Copy out all lines in the data below containing the string "this".

* * * * * * * * *

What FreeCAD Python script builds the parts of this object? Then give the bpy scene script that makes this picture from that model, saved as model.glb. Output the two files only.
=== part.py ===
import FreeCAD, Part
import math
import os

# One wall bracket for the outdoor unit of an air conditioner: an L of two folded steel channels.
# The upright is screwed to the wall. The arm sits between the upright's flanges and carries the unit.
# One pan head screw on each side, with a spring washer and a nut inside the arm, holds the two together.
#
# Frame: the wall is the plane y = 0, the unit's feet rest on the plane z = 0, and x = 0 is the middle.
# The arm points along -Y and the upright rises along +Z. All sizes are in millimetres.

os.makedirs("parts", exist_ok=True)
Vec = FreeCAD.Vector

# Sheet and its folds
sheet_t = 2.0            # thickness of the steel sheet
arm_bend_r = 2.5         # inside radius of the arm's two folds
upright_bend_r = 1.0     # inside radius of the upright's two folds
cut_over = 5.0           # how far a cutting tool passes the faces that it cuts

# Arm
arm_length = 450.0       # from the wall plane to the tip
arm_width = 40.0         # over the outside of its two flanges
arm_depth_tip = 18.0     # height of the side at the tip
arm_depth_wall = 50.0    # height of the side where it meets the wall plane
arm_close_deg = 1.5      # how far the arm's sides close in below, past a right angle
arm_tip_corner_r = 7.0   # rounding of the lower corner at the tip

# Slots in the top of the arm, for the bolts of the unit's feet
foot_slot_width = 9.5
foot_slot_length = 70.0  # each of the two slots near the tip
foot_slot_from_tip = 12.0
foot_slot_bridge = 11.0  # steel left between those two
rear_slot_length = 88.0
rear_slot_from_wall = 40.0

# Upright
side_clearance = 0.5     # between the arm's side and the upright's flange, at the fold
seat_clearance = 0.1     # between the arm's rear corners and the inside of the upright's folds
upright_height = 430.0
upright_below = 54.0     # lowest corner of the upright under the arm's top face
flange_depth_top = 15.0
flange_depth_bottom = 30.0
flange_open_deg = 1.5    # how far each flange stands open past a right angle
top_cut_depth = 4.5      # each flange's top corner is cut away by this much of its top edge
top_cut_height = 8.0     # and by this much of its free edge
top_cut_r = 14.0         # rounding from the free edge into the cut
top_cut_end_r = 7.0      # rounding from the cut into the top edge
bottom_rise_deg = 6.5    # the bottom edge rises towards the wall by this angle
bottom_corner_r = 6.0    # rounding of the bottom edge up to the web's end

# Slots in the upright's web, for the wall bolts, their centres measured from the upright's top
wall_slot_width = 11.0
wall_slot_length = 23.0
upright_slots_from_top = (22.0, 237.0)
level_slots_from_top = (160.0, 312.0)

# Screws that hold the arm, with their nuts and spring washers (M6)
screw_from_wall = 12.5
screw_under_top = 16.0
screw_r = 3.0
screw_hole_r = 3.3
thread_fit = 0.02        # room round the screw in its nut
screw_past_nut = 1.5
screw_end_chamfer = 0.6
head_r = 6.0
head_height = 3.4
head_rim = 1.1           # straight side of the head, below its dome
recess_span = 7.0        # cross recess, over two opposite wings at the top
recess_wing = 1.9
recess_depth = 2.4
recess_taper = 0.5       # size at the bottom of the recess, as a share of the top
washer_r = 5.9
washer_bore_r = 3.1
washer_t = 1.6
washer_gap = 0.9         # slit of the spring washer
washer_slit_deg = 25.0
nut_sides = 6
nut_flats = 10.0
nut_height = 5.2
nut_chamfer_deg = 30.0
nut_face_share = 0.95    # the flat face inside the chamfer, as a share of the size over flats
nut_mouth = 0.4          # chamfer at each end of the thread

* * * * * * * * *

**RIGHT ANSWER**
What FreeCAD Python script builds the parts of this object? Then give the bpy scene script that makes this picture from that model, saved as model.glb. Output the two files only.
top_cut_depth = 4.5      # each flange's top corner is cut away by this much of its top edge
top_cut_height = 8.0     # and by this much of its free edge
bottom_rise_deg = 6.5    # the bottom edge rises towards the wall by this angle